# Benelli Super Black Eagle 11 Cleaning ?



## AwakeNJ (Apr 29, 2007)

Hey All,

I am new to the shotgun seen, ( long time behind long range rifles) and was wondering what anyone with experienced could tell me about solvents for weapons maintence for the Benelli Super Black Eagle 11 ? I have a ton to learn and am more than willing to take as MUCH advice as you guys can possiably offer !!!! I was also curious about the camo finish and did not want to use anything on the exterior that may damage the finish ? Can I use Hoppe's bench rest on the barrel ??


----------



## tgoldade (Jul 28, 2004)

Buy yourself one of those fuzzy barrel cleaning rods first, they are great, I dont even use a solvent on mine.

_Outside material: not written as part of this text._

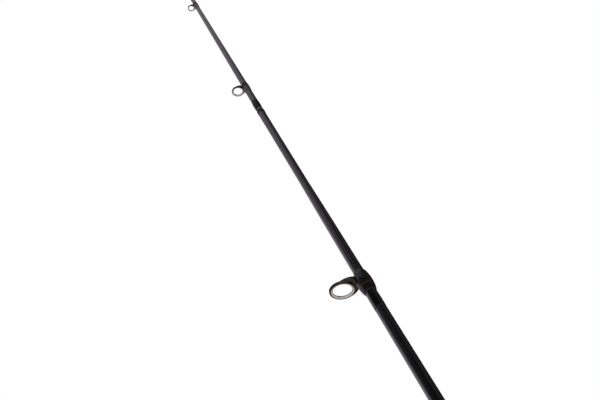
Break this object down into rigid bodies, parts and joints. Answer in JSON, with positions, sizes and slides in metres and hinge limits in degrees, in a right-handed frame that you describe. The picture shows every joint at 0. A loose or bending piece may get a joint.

I'll take everything apart and clean it real well, this include the spring in the stock, its overlooked by a lot of people but needs to be cleaned now and again. Otherwise I use TSI 301, it a fantastic product. Give the barrel a little spray and run the fuzzy rod deal done a few time. Forgive me but I cant for the life of me think of the name of them. Otherwise as far as the action goes just take everything apart and wipe it down real good. An old toothbrust work really good for hard to get in places. Make sure you take out your chokes and clean them off too, mine seem to get extremely gummed up in mine, havent really heard of a lot of people having this problem but mine get a lot of build up inbetween the barrel and choke.


----------